The Board of Directors decided to call shareholders' meetings to resolve on the controlling shareholders' proposal to create a Units program and list the Company on the BM&FBovespa's Corporate Governance Level II trading segment, as described in the Material Fact of June 11, 2013. These meetings will be called within 15 days as of the disclosure date of the material fact (October 21, 2013).
Klabin also altered the estimated industrial investment amount to R$5.8 billion after updating the scope, revising the suppliers' proposals and taking account of the variation in the exchange rate. It will also expend R$0.8 billion on recoverable taxes on equipment and R$0.6 billion on infrastructure, also recoverable via ICMS credits.
In addition to the capitalization, the project will be financed by the BNDES and the International Development Bank (IDB), as well as multinational export agencies (ECAs). Recently, the Puma Project obtained provisional funding of up to R$4 billion from the BNDES and US$300 million from the IBD, whose final approval is tied to the success of the capitalization.
Klabin's preferred shares (KLBN4) appreciated by 5% in 3Q13, while the Ibovespa index moved up by 10%. Klabin stock was traded in all sessions of the BM&FBovespa, registering 403,000 trades involving 187 million shares, giving average daily traded volume of R$33 million, 11% down on the previous quarter.
Klabin's capital stock is represented by 918 million shares, comprising 317 million common and 601 million preferred shares.
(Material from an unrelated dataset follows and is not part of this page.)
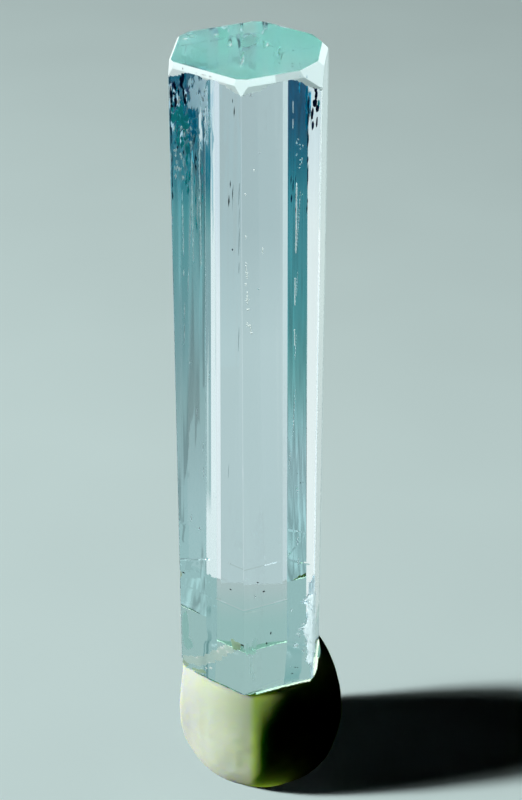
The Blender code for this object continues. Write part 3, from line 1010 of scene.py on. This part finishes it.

Klabin stock is also traded on the U.S. over-the-counter market as Level 1 ADRs, under the ticker KLBAY. Dividends The Board of Directors' Meeting of July 25, 2013, approved the distribution of dividends totaling R$140 million, corresponding to R$148.21 per lot of one thousand common shares and R$163.03 per lot of one thousand preferred shares. Payment began on August 15.
Industry Intelligence editor's note: In an omitted table, the company reported Q3 earnings of 197 million reais. For the same period a year ago, the company reported earnings of 331 million reais.